Physical mechanisms of photoluminescence of chlorine-doped ZnSe epilayers grown by molecular beam epitaxy

Abstract

Reported here are some temperature-dependent and excitation-dependent photoluminescence (PL) results from chlorine-doped ZnSe layers grown by molecular beam epitaxy. The PL spectrum is characterized by an overwhelming exciton recombination emission at 2.797 eV (10 K) near the band edge, and no other PL features are found. This overwhelming neutral donor-bound exciton (Cl0X) emission line at 2.797 eV (10 K) with a full width at half maximum (FWHM) of ∼13 meV reveals the high crystalline quality of the samples.
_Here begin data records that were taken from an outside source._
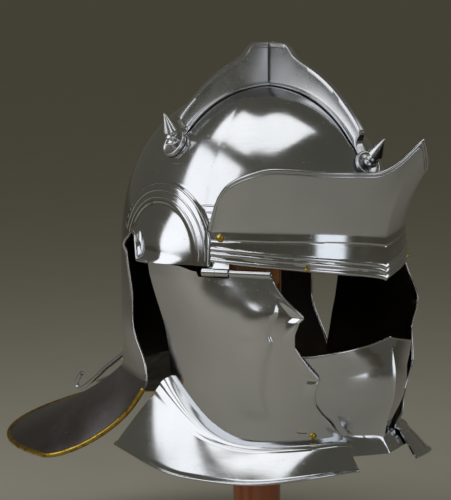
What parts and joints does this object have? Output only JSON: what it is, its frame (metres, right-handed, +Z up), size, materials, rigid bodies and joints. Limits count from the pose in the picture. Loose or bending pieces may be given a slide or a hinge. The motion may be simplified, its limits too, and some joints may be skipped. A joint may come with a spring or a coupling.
{
  "type": "helmet on wooden stand",
  "caption": "Steel helmet with crossed crest bars, a tall brow peak, hinged cheek guards, a chin plate and a flared neck guard, standing on a turned wooden post.",
  "frame": {"origin": "centre of the stand's underside, on the floor", "axes": "+Z up along the stand's post, +X towards the wearer's face, +Y to the wearer's left"},
  "size_m": [0.4098, 0.2794, 0.422],
  "materials": {
    "polished_steel": "polished nearly to a mirror",
    "crest_steel": "polished, slightly satin",
    "brass": "satin, worn",
    "leather": "tan, matt",
    "varnished_wood": "orange brown varnish"
  },
  "bodies": {
    "helmet": {"stand": "varnished_wood", "bowl": "polished_steel", "neck_guard_binding": "brass", "brow_peak": "polished_steel", "crest_bar_long": "crest_steel", "crest_bar_right": "crest_steel", "crest_bar_left": "crest_steel", "spike_front": "crest_steel", "spike_back": "crest_steel", "spike_right": "crest_steel", "spike_left": "crest_steel", "hinge_right": "polished_steel", "hinge_left": "polished_steel", "leather_tab_right": "leather", "leather_tab_left": "leather", "peak_rivet_right": "brass", "peak_rivet_left": "brass", "rim_rivet_right": "brass", "rim_rivet_left": "brass", "nape_hook": "crest_steel", "nape_hook_stay": "crest_steel"},
    "cheek_right": {"cheek_guard_right": "polished_steel", "closing_knob": "brass"},
    "cheek_left": {"cheek_guard_left": "polished_steel", "chin_plate": "polished_steel"}
  },
  "joints": [
    {"name": "cheek_right_hinge", "type": "hinge", "parent": "helmet", "child": "cheek_right", "pos_m": [0.0688, -0.0848, 0.2565], "axis": [-0.8624, -0.5062, 0], "range_deg": [0, 80]},
    {"name": "cheek_left_hinge", "type": "hinge", "parent": "helmet", "child": "cheek_left", "pos_m": [0.0688, 0.0848, 0.2565], "axis": [0.8624, -0.5062, 0], "range_deg": [0, 80]}
  ]
}
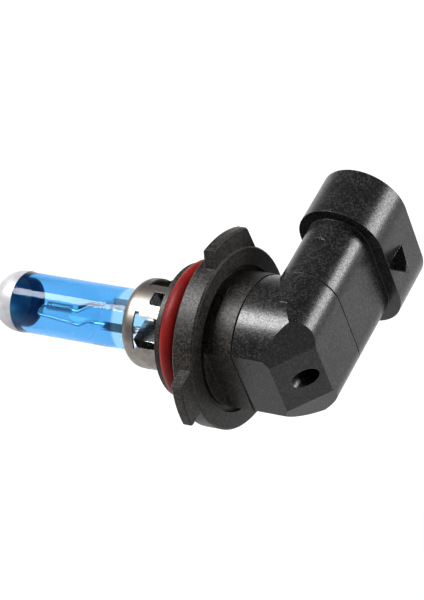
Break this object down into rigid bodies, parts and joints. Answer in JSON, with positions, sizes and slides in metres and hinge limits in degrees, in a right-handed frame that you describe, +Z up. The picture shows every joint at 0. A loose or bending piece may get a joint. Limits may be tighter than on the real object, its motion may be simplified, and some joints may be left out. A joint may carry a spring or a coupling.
{
  "type": "headlight bulb",
  "caption": "Right-angle capsule headlight bulb: blue glass with silvered tip, metal collar, sealed bayonet base and a two-blade connector socket.",
  "frame": {"origin": "on the lamp axis, in the front face of the bayonet disc, which seats against the lamp housing", "axes": "-X along the lamp axis towards the glass tip, +Y out of the connector socket, +Z up"},
  "size_m": [0.0694, 0.045, 0.0351],
  "materials": {
    "blue_glass": "clear, tinted, polished",
    "tip_silver": "satin opaque coating",
    "tungsten": "satin grey",
    "foil": "thin dark foil",
    "nickel": "warm satin nickel",
    "tinned_brass": "tinned, satin",
    "base_plastic": "matte glass-filled, speckled",
    "housing_plastic": "fine grain with soft sheen",
    "carrier_plastic": "matte",
    "red_silicone": "satin"
  },
  "bodies": {
    "root": {"glass_capsule": "blue_glass", "tip_coating": "tip_silver", "filament_coil": "tungsten", "support_long": "tungsten", "support_short": "tungsten", "anchor_wire": "tungsten", "seal_foil_a": "foil", "seal_foil_b": "foil", "lead_wire_a": "nickel", "lead_wire_b": "nickel", "seal_clip": "nickel", "windowed_collar": "nickel", "seat_ring": "nickel", "base_flange": "base_plastic", "seal_ring": "red_silicone", "elbow_housing": "housing_plastic", "connector_shroud": "housing_plastic", "terminal_carrier": "carrier_plastic", "terminal_a": "tinned_brass", "terminal_b": "tinned_brass", "weld_sleeve_a": "nickel", "weld_sleeve_b": "nickel"}
  },
  "joints": []
}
The quick quenching of this exciton line above 200 K is due to the presence of a nonradiative center with a thermal activation energy of ∼90 meV. The decrease of the Cl0X line over the temperature range from 10 to 200 K is due to the thermal activation of Cl0X bound excitons to free excitons with an activation energy of ∼9.0 meV. The change of the emission nature occurs at about ∼200 K from Cl0X bound exciton recombination to free exciton recombination; accordingly, a kink appears on the temperature-dependent FWHM curve at ∼190 K. The broadening behavior of the Cl0X line over the temperature range 10–200 K can be understood within the theoretical framework of the phonon scattering model, while the impurity scattering mechanisms are responsible for the broadening of the exciton line above 200 K. This PL peak does not shift with the change in excitation power, while the integrated intensity increases exponentially with the increase in excitation power, i.e., IPL∝Iex1.21, indicating the competition between the radical recombination process and the nonradical recombination process of photogenerated carriers. The FWHM remains unchanged when the excitation power was varied from 0.5 to 50 W cm−2, and then increases exponentially when the excitation power exceeds 50 W cm−2. However, the PL peak consists of four exciton subpeaks, and these subpeaks do not broaden. The PL peak is found to broaden due to recombination competition among the four kinds of excitons.